Data extract:

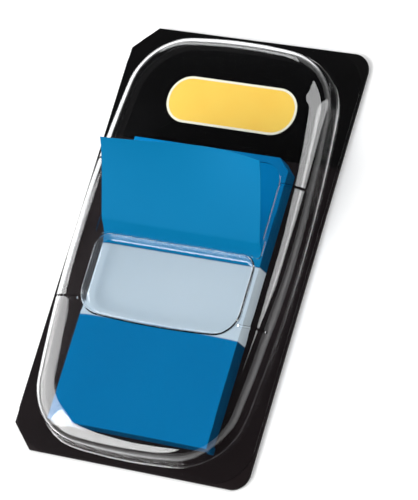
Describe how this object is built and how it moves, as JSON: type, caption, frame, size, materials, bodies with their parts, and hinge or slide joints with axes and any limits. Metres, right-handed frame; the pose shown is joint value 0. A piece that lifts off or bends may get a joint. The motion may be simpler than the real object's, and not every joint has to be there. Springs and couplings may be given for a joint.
{
  "type": "sticky index tab dispenser",
  "caption": "Slim pocket dispenser of sticky index tabs: a pad of film tabs on a stiff black card under a clear formed blister, the next tab standing up through its window.",
  "frame": {"origin": "centre of the backing card's flat back, which the pack lies on", "axes": "+X across the card, +Y along the card towards the printed header, +Z out of the card's face towards the blister"},
  "size_m": [0.038, 0.0654, 0.0126],
  "materials": {
    "black_card": "smooth black sheet with a soft sheen",
    "black_print": "deep black printed panel with a plain blank tag",
    "pad_film": "stacked translucent film, blue at both ends and milky across the middle",
    "blue_film": "thin satin film, blue on its free end and clear on its sticky end",
    "clear_sheet": "clear glossy thermoformed sheet"
  },
  "bodies": {
    "root": {"backing_card": "black_card", "header_panel": "black_print", "tab_pad": "pad_film", "top_tab": "blue_film", "clear_blister": "clear_sheet"}
  },
  "joints": []
}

What this task involves: Could you quote the material above in full, exactly as it stands?

Solution to the problem:
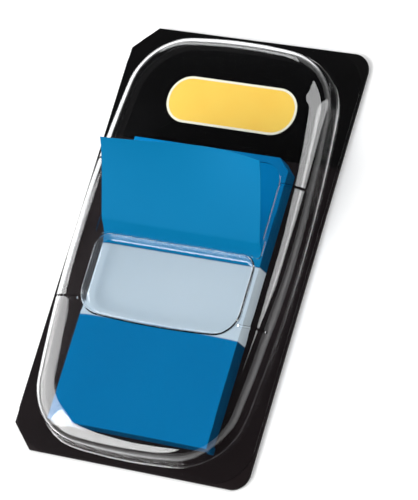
Describe how this object is built and how it moves, as JSON: type, caption, frame, size, materials, bodies with their parts, and hinge or slide joints with axes and any limits. Metres, right-handed frame; the pose shown is joint value 0. A piece that lifts off or bends may get a joint. The motion may be simpler than the real object's, and not every joint has to be there. Springs and couplings may be given for a joint.
{
  "type": "sticky index tab dispenser",
  "caption": "Slim pocket dispenser of sticky index tabs: a pad of film tabs on a stiff black card under a clear formed blister, the next tab standing up through its window.",
  "frame": {"origin": "centre of the backing card's flat back, which the pack lies on", "axes": "+X across the card, +Y along the card towards the printed header, +Z out of the card's face towards the blister"},
  "size_m": [0.038, 0.0654, 0.0126],
  "materials": {
    "black_card": "smooth black sheet with a soft sheen",
    "black_print": "deep black printed panel with a plain blank tag",
    "pad_film": "stacked translucent film, blue at both ends and milky across the middle",
    "blue_film": "thin satin film, blue on its free end and clear on its sticky end",
    "clear_sheet": "clear glossy thermoformed sheet"
  },
  "bodies": {
    "root": {"backing_card": "black_card", "header_panel": "black_print", "tab_pad": "pad_film", "top_tab": "blue_film", "clear_blister": "clear_sheet"}
  },
  "joints": []
}